Collected material —
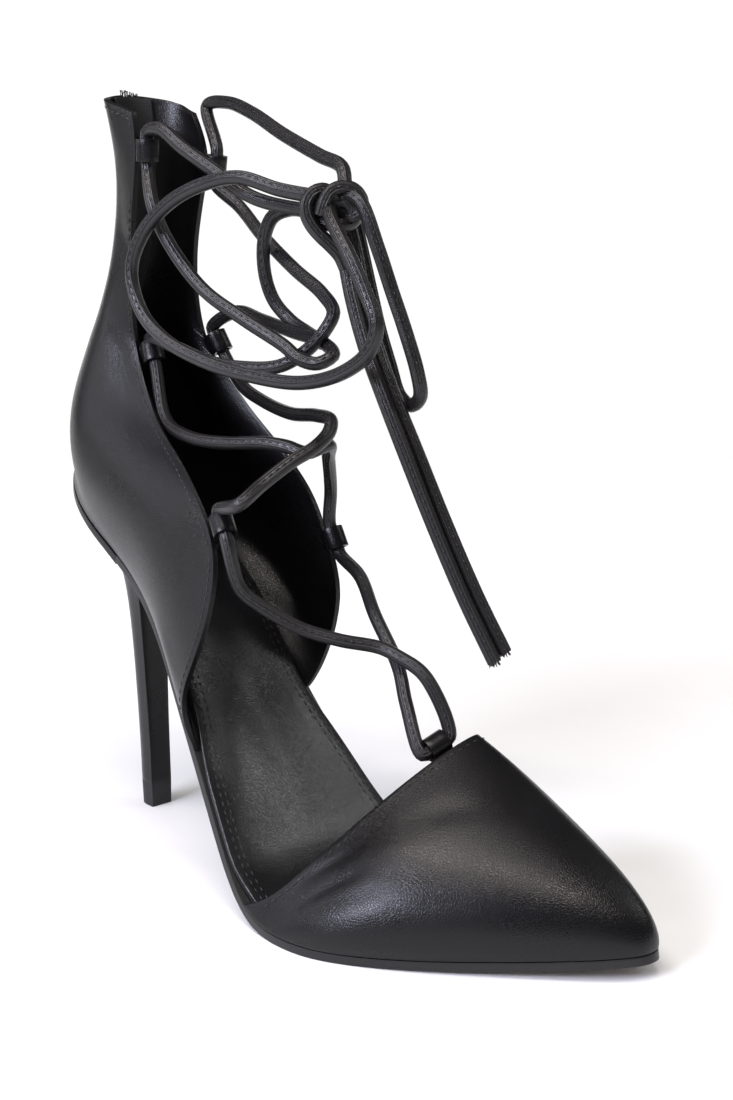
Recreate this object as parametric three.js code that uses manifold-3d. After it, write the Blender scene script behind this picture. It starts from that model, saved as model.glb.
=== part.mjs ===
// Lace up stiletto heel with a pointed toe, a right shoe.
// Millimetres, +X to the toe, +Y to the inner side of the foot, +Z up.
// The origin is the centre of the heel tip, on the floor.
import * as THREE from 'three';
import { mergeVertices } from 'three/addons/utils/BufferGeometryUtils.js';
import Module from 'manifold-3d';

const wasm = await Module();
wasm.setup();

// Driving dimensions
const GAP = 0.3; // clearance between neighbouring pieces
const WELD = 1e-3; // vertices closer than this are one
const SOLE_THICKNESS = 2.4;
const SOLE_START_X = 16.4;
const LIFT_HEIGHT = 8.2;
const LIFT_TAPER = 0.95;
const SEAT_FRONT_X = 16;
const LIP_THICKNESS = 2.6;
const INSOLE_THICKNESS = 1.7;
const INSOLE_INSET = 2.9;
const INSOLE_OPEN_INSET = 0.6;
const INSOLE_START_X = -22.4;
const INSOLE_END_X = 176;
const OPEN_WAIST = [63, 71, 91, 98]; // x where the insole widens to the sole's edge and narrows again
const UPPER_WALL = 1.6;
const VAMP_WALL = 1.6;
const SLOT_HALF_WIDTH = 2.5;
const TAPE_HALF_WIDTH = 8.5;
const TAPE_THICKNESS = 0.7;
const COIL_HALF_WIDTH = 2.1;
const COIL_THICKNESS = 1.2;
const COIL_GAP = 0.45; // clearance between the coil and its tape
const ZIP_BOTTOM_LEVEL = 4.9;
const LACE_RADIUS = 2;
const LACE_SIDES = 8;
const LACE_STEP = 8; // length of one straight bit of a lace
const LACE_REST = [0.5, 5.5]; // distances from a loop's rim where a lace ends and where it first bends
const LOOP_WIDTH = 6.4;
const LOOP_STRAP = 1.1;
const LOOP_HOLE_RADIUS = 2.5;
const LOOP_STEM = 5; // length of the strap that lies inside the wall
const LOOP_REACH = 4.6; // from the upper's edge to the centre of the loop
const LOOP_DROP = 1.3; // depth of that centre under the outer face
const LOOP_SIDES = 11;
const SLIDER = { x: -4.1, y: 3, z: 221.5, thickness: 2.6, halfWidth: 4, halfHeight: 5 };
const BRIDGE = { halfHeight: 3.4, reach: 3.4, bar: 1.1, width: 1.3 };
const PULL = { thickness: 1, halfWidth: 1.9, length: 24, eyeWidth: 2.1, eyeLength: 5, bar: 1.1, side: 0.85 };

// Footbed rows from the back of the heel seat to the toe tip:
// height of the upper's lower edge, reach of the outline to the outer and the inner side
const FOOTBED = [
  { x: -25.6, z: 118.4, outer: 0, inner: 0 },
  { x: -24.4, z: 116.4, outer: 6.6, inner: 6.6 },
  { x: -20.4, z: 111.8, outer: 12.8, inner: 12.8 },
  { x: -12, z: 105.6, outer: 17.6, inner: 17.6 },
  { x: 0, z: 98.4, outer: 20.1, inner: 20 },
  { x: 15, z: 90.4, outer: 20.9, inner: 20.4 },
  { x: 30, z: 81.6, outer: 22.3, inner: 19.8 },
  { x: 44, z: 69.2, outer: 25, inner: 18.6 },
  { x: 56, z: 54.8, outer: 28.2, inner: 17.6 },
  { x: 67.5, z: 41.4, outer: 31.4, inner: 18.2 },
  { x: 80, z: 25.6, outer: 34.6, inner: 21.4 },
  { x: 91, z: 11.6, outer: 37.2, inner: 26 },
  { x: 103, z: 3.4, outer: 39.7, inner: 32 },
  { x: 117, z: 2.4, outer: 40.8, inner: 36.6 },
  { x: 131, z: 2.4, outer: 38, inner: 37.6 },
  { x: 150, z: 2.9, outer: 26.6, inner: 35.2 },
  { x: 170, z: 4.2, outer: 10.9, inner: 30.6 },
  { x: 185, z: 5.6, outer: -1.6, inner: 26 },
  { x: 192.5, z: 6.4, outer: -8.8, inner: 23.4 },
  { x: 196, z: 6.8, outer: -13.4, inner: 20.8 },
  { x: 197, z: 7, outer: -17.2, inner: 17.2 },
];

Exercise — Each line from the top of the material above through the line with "wasm.setup();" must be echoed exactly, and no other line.

Answer to this problem —
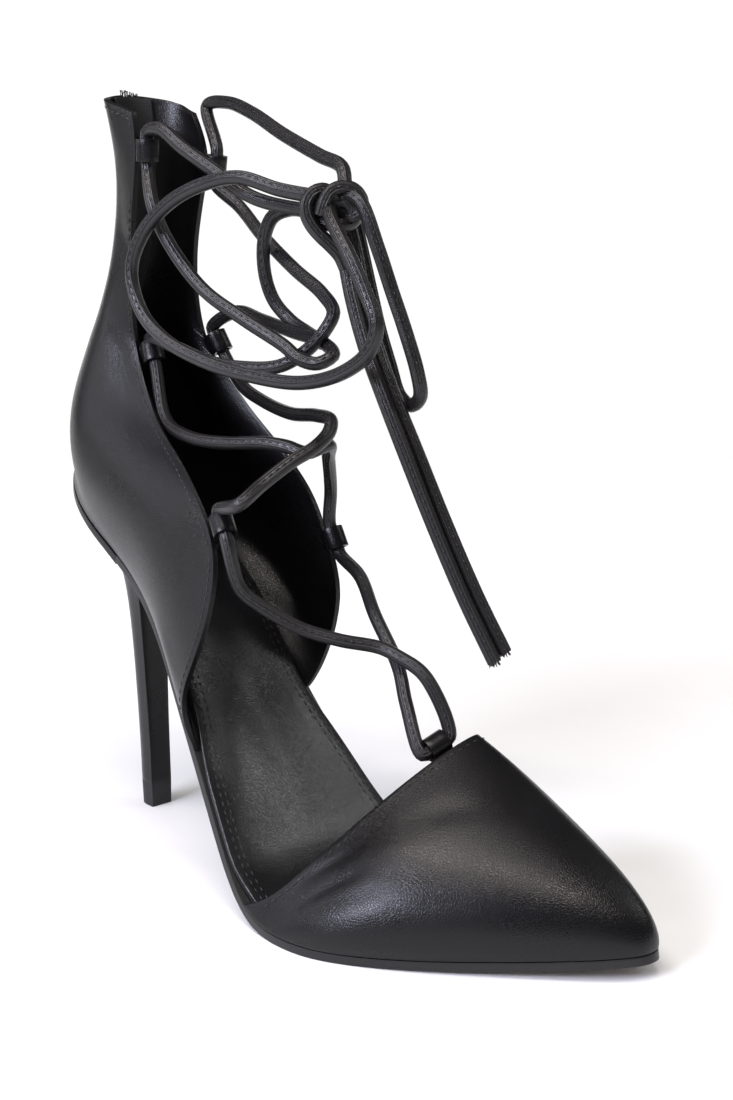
Recreate this object as parametric three.js code that uses manifold-3d. After it, write the Blender scene script behind this picture. It starts from that model, saved as model.glb.
=== part.mjs ===
// Lace up stiletto heel with a pointed toe, a right shoe.
// Millimetres, +X to the toe, +Y to the inner side of the foot, +Z up.
// The origin is the centre of the heel tip, on the floor.
import * as THREE from 'three';
import { mergeVertices } from 'three/addons/utils/BufferGeometryUtils.js';
import Module from 'manifold-3d';

const wasm = await Module();
wasm.setup();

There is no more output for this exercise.